Many people think that economic freedom will
necessarily lead to wealth being concentrated in the hands of a few powerful
elites. “Why, if people are free, wealth won’t be distributed fairly!” they
claim. Here are some reasons why that argument is completely fallacious:
1) Wealth isn’t distributed, it’s earned.
In the market, people earn money by being
productive, allocating resources more efficiently than their competition,
making wise financial decisions, etc. Naturally, there are inequalities between
people’s abilities to do each of these things; thus, any inequality arising in
a free market comes about because of inequality of skills, intelligence, work
ethic, luck, etc. In the end, income inequality shouldn’t matter because one
man does not gain at the expense of another (people must create wealth in order
to earn money).
As Milton Friedman once said, “Most economic fallacies derive from the tendency to assume
that there is a fixed pie [of wealth] that one party can gain only at the
expense of another.”
2) For those who actually care about income
inequality:
Empirical research continually finds that economic
freedom is positively correlated with income EQUALITY. For example, a 2007
study of the relationship between economic freedom and income equality
concluded, “the estimated relation
between economic freedom and income inequality is positive, statistically
significant, but relatively inelastic” [1]. A 2013 study found similar
results. According to the authors, “Using fixed effects regression analysis, we
find evidence that increases in economic freedom are associated with lower income
inequality, but the dynamic relationship between the two variables depends on
the initial level of economic freedom” [2]. Since economic freedom is
positively associated with income equality, it is impossible to claim that
increasing economic freedom will lead to wealth concentration among the very
rich.
NOTE: Keep in mind,
the US’s economic freedom rating has been dropping for a decade whilst income
inequality has risen.
In conclusion, the
claim that in a free market wealth would be concentrated at the very top is not
supported by empirical evidence.

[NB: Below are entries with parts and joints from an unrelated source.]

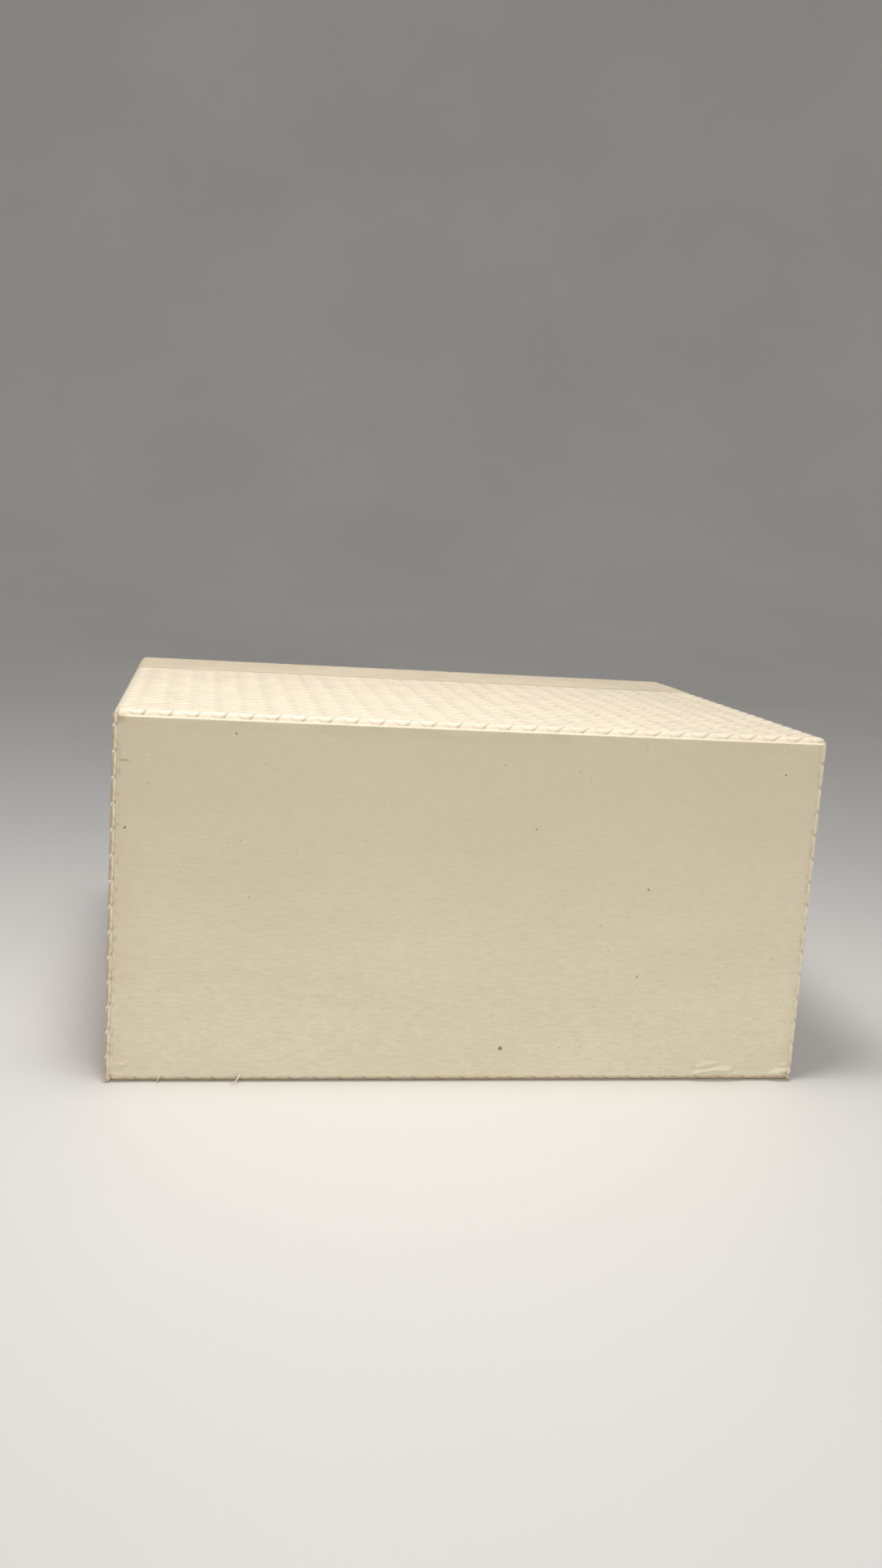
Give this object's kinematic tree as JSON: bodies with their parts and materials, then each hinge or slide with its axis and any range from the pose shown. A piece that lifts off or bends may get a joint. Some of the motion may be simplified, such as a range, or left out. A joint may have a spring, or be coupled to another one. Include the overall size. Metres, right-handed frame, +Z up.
{
  "type": "presentation box",
  "caption": "Rigid lift-off-lid presentation box with a diamond-weave covered body, a smooth lid, an inner neck and a flat paper-covered base panel.",
  "frame": {"origin": "middle of the footprint, on the surface that the box lies on", "axes": "+Z up as the box lies on a long wall; -Y out of the base panel, +Y out of the top of the lid; X along the width"},
  "size_m": [0.2, 0.156, 0.103],
  "materials": {
    "base_paper": "matt, fine fibre grain",
    "woven_leatherette": "satin, diamond plain-weave relief",
    "smooth_leatherette": "satin, fine grain",
    "suede_lining": "matt nap",
    "padded_suede": "matt nap over foam",
    "lining_paper": "matt",
    "grey_board": "matt"
  },
  "bodies": {
    "box_body": {"base_paper": "base_paper", "base_panel_board": "grey_board", "base_filler_card": "grey_board", "woven_cover_base_edge": "woven_leatherette", "floor_board": "grey_board", "wall_board_lower": "grey_board", "wall_board_upper": "grey_board", "wall_board_left": "grey_board", "wall_board_right": "grey_board", "woven_cover_lower": "woven_leatherette", "woven_cover_upper": "woven_leatherette", "woven_cover_left": "woven_leatherette", "woven_cover_right": "woven_leatherette", "neck_board_lower": "suede_lining", "neck_board_upper": "suede_lining", "neck_board_left": "suede_lining", "neck_board_right": "suede_lining", "neck_lining_lower": "suede_lining", "neck_lining_upper": "suede_lining", "neck_lining_left": "suede_lining", "neck_lining_right": "suede_lining", "floor_pad": "padded_suede"},
    "lid": {"lid_top_board": "grey_board", "lid_cover_top": "smooth_leatherette", "lid_wall_board_lower": "grey_board", "lid_wall_board_upper": "grey_board", "lid_wall_board_left": "grey_board", "lid_wall_board_right": "grey_board", "lid_cover_lower": "smooth_leatherette", "lid_cover_upper": "smooth_leatherette", "lid_cover_left": "smooth_leatherette", "lid_cover_right": "smooth_leatherette", "lid_lining_lower": "lining_paper", "lid_lining_upper": "lining_paper", "lid_lining_left": "lining_paper", "lid_lining_right": "lining_paper", "lid_pad": "padded_suede"}
  },
  "joints": [
    {"name": "lid_lift", "type": "slide", "parent": "box_body", "child": "lid", "axis": [0, 1, 0], "range_m": [0, 0.06]}
  ]
}
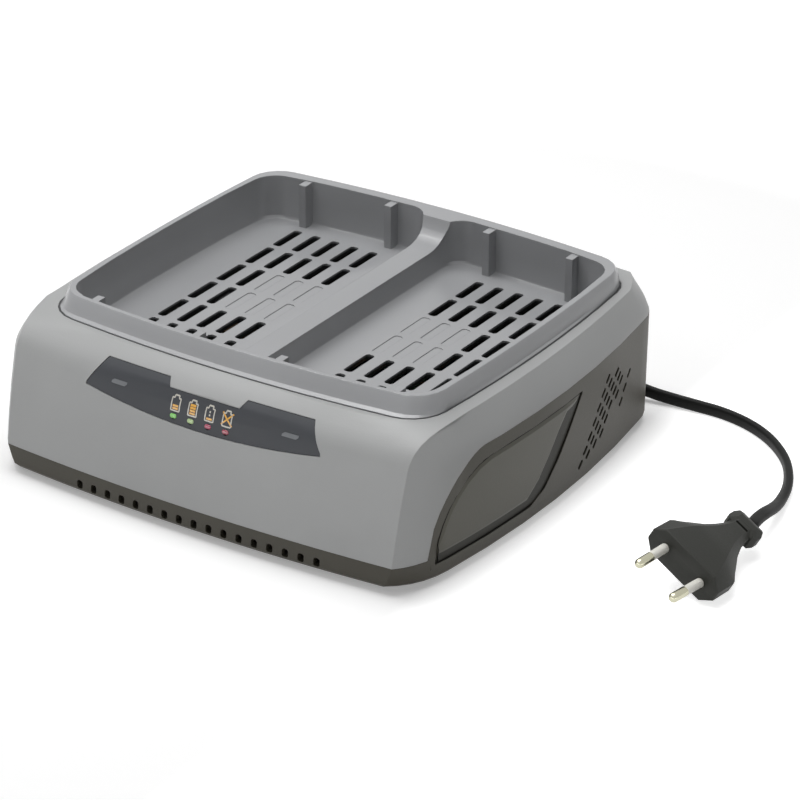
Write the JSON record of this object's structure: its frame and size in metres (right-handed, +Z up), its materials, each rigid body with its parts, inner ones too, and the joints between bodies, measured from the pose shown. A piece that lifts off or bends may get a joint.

And even if it were true, all that would
indicate was that the people at the very top of the income ladder are extremely
productive (or had more valuable skills, knowledge, etc) relative to the rest
of the populace. Unfortunately, today the US has a government which is so
powerful that it can manipulate interest rates, tax codes, and the law to favor
special interest groups engaged in rent seeking. Ultimately, if people are
worried about inequality, they should be more concerned about what the government
is doing to promote it than the free market.